Progressive rock was the pretentiously intellectual and interminably ferocious fiber that was greatly needed for the dietary imbalance of the genre; prog rock ushered in a thought-provoking dexterity that unveiled a more vulnerable and edgy side of rock. And even though the genre was massively popular and gave birth to some of the most well known and beloved bands today, there were still those who struggled to reach the surface of critical recognition, and thus disintegrated into the rubble of the footprints of those who left their indelible mark. That of course didn’t mean these little known bands weren’t in a class all on their own; there were just as many important bands who held the thread together even if that meant not reaping the benefits of those who stood at the forefront of the Pantheon.

And that’s where a band like Krokodil comes in: A prog rock maelstrom hailing from Switzerland who just never quite received the kind of respect they deserved.
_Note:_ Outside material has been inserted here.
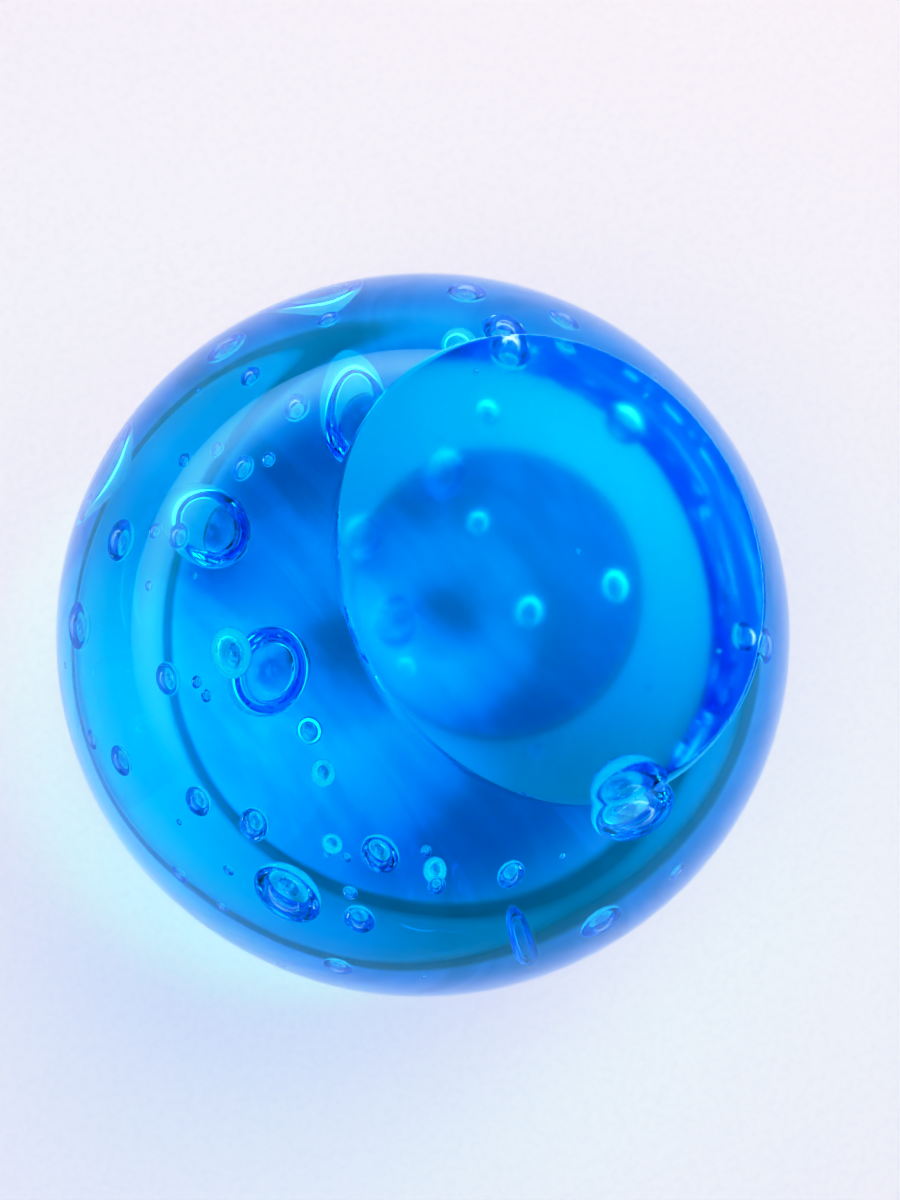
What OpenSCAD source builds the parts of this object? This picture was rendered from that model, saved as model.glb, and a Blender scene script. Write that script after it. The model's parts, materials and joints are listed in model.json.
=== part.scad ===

They were mildly well known in their native country Switzerland, having released a total of five albums throughout their 1969-1973 session; they had a couple of 7″ singles, but that was about it as far as substantial relevance. Their main area of expertise lied within the enigmatic restraints of the sub genre “Kraut rock” which was categorized as having the same essential nutrients as that of Progressive rock; the experimental sound that was birthed in Germany was akin to jazz improvisation-style rock and lengthy, foreign rhythms. This is exactly what Krokodil specialized in, especially on their 1971 opus, An Invisible World Revealed.

From its dreamy, incoherent vocals and acoustic-driven harmonies overlapped by monster riffs, all the way to its grimy misplacement of harmonica playing that somehow molds this sound into something unique, this is the kind of band you accidentally discover and fall madly in love with once you immerse yourself in its cryptic musicality that boasts a delicate kind of mysticism in the midst of its bluesy temperament.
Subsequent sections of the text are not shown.